One of the things I love about linux is that it makes this reasonably possible.
LQXT. Its both good looking and lightning fast.
Enlightenment is easily the lightest full DE. It is my recommendation.
If you can alt-p, type the names of programs, alt-tab and alt-shift-tab: i3 or sway
if not xfce is as user friendly as a window’s user needs.
Just install a few of them, see what works, how much resources they use up, and what allows you to open more than one browser tab. Hell do it in a VM, Arco-B has a wide range of DE’s to choose from in the installer.
Just because a DE looks sparse doesn’t means it also uses less resources. In imagine KDE would actually run well as it doesn’t need all the bells it offers and is actually a well written performant DE.
imagine KDE would actually run well as it doesn’t need all the bells it offers and is actually a well written performant DE.
RAM usages on a 8GB system, 4 hours after boot.
- plasmashell: 312 MB
- kwin_wayland: 165 MB
- akonadi_* summed: ~2 GB
- kded5: 130 MB
- kalendarac: 119 MB
- xdg-desktop-portal-kde: 107 MB
- kwallet5: 103 MB (unused)
- kaccess: 103 MB
- kiod5: 103 MB
- polkit-kde-auth: 101 MB
- X, Xwayland combined: 202 MB
- org_kde_powerdevil: 48,5 MB
- kactivitymanagerd: 40 MB
- startplasma-wayland: 39 MB
There’s also various other things too. Now obviously, looking at the total used counter, these cannot be just summed up, there must be some overlap through shared libraries and such, because if I close my web browser and all I have open is Konsole, total memory usage drops to 2,35GB. 3rd party programs, like opensnitch and syncthing, only contribute 400 MB (opensnitch is surprisingly fat, but it’s UI is not efficient with the CPU either), so the system itself needs around 1,9 GB, but that’s a lot when all you have is 2 GB RAM.

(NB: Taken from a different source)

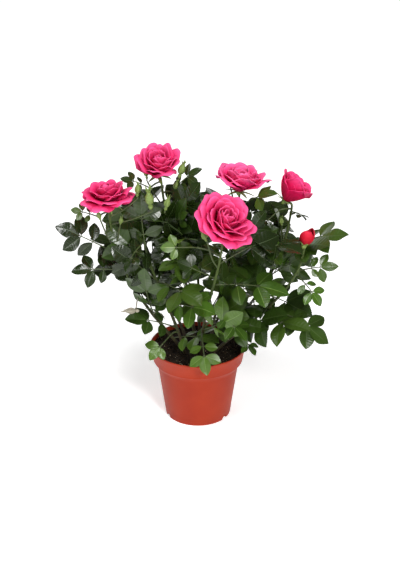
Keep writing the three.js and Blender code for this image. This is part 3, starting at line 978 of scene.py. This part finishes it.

Then, my system uses an additional 2 GB for cache purposes. Such an old system will probably have an older, much slower storage (unless upgraded, fortunately that’s often easy), and won’t have nearly any capacity to keep a filesystem cache.I’m only using a single widget on the desktop to periodically run a command and display it’s results. Other than that, the taskbar panel has the default widgets.